>>>>
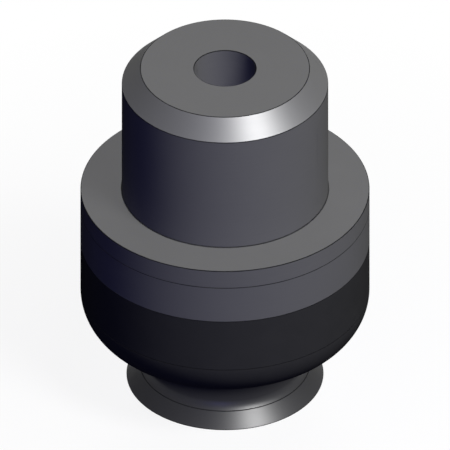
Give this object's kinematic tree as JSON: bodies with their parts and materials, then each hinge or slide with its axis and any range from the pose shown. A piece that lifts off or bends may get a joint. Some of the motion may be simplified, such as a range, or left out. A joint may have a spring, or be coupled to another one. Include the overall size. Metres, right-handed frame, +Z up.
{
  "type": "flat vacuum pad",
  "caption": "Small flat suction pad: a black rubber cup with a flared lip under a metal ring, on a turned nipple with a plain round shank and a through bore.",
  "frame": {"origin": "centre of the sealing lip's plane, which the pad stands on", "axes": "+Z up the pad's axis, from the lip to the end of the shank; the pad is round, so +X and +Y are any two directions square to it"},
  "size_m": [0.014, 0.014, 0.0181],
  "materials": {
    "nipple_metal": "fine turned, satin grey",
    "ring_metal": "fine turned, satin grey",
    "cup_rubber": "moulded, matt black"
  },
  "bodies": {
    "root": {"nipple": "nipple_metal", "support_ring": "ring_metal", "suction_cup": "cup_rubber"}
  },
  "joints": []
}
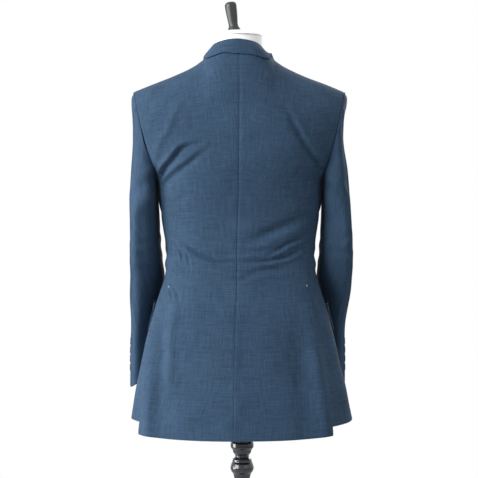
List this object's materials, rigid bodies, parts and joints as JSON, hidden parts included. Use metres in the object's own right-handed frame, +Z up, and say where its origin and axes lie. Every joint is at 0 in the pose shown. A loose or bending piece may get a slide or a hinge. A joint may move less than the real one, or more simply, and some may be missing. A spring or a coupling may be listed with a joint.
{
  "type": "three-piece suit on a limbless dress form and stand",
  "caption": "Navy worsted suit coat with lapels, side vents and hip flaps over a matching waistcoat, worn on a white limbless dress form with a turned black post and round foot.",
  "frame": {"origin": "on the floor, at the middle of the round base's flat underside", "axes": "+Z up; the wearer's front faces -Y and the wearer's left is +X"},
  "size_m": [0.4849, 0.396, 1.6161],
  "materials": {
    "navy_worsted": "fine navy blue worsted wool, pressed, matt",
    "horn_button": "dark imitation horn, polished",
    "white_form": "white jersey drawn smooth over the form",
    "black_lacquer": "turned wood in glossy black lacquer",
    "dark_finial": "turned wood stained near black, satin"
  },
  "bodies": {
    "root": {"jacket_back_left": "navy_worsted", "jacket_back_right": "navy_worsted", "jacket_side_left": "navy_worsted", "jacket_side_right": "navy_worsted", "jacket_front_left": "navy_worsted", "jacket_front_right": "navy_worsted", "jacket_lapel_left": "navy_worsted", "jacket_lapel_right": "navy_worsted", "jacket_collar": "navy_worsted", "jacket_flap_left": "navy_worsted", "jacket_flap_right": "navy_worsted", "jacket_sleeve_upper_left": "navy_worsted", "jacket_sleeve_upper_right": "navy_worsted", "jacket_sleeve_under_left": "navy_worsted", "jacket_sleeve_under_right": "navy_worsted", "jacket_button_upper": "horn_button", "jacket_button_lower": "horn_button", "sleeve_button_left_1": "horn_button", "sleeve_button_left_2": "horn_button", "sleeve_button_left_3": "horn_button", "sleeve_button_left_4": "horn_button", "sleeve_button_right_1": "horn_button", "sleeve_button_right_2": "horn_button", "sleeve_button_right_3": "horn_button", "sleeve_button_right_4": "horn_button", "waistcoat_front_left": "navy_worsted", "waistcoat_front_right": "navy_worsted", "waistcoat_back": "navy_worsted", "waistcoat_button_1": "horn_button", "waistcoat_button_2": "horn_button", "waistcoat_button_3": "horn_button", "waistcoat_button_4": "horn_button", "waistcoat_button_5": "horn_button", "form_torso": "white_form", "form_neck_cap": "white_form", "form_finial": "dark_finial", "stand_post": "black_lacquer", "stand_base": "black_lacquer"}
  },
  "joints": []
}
<<<<
### [Exercise instructions]
Copy out each line in the preceding records that contains "JSON".

### [Task answer]
Give this object's kinematic tree as JSON: bodies with their parts and materials, then each hinge or slide with its axis and any range from the pose shown. A piece that lifts off or bends may get a joint. Some of the motion may be simplified, such as a range, or left out. A joint may have a spring, or be coupled to another one. Include the overall size. Metres, right-handed frame, +Z up.
List this object's materials, rigid bodies, parts and joints as JSON, hidden parts included. Use metres in the object's own right-handed frame, +Z up, and say where its origin and axes lie. Every joint is at 0 in the pose shown. A loose or bending piece may get a slide or a hinge. A joint may move less than the real one, or more simply, and some may be missing. A spring or a coupling may be listed with a joint.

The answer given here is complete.